How you can get relief under Sweet v. Cardona

The Sweet v. Cardona lawsuit was first brought by borrowers who had been waiting years for the Education Department to process or approve their borrower defense applications.

The final ruling affects some 264,000 borrowers who had a pending borrower defense application as of June 22, 2022. This group, or “class,” is split into two categories, each with different outcomes:

  • Group one: Those who borrowed to attend a school listed in the lawsuit. They are eligible for “full” and “automatic” discharge of the entire value of their loans, including refunds for payments already made. This group consists of about 200,000 borrowers, or 75% of the class.

  • Group two: Those who submitted borrower defense applications, but did not attend one of the schools listed in the lawsuit. They’ll receive individual decisions from the Department of Education on a rolling basis. This group consists of about 64,000 borrowers, or 25% of the class.

You could still be in luck if you applied after the June 22, 2022 settlement execution date, but before the Nov. 16 final ruling. The Department of Education will send these so-called “post-class applicants” an individual decision within three years – and if the Department misses that deadline, those borrowers will get full relief.

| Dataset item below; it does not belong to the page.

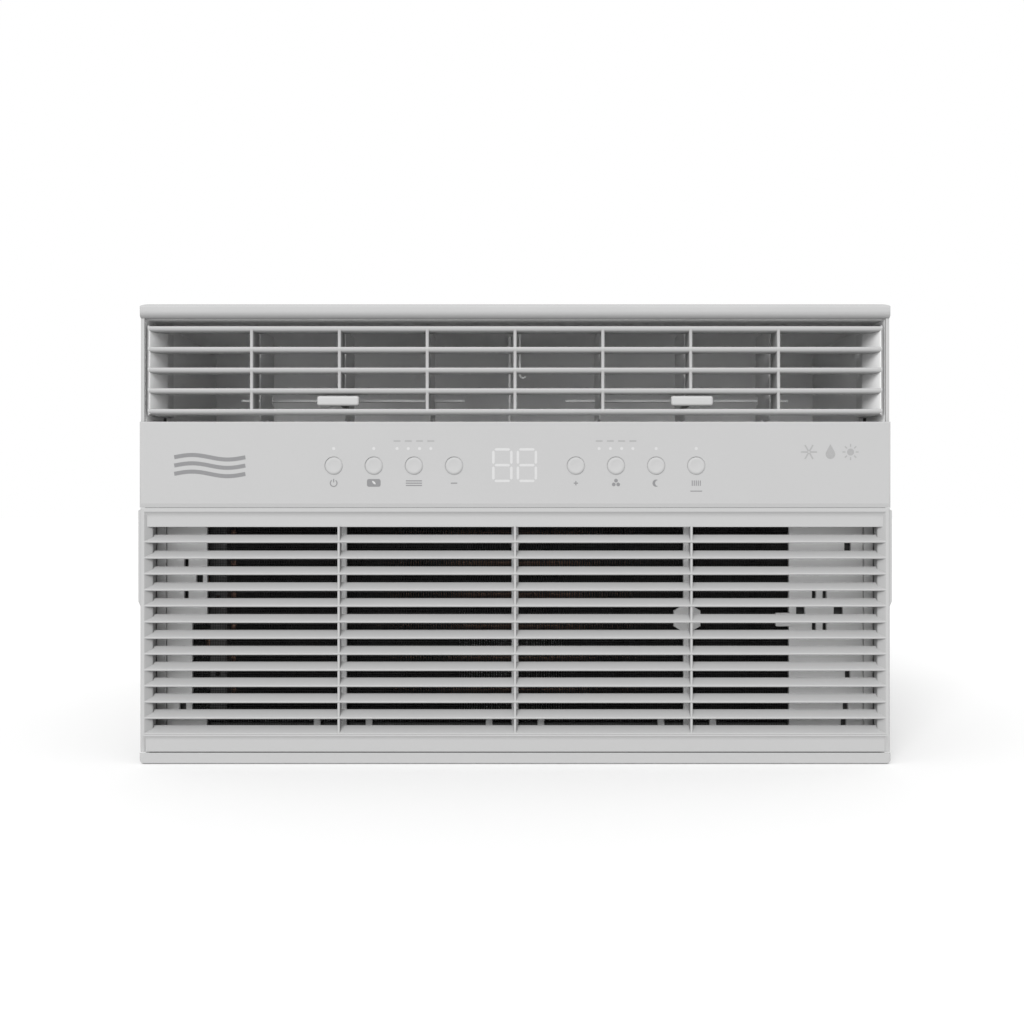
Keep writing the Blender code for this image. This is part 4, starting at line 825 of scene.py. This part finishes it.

Now that the settlement has received final court approval, individual borrowers can expect to receive email or mail notifications from the Department of Education informing them of their eligibility. All discharges and refunds are scheduled to be distributed to the first group of class members by November 2023. The rest of the class members will receive individual borrower defense decisions on a rolling basis. It could also result in credit report adjustments.

However, legal challenges still hang over this final court approval. This relief is not yet guaranteed.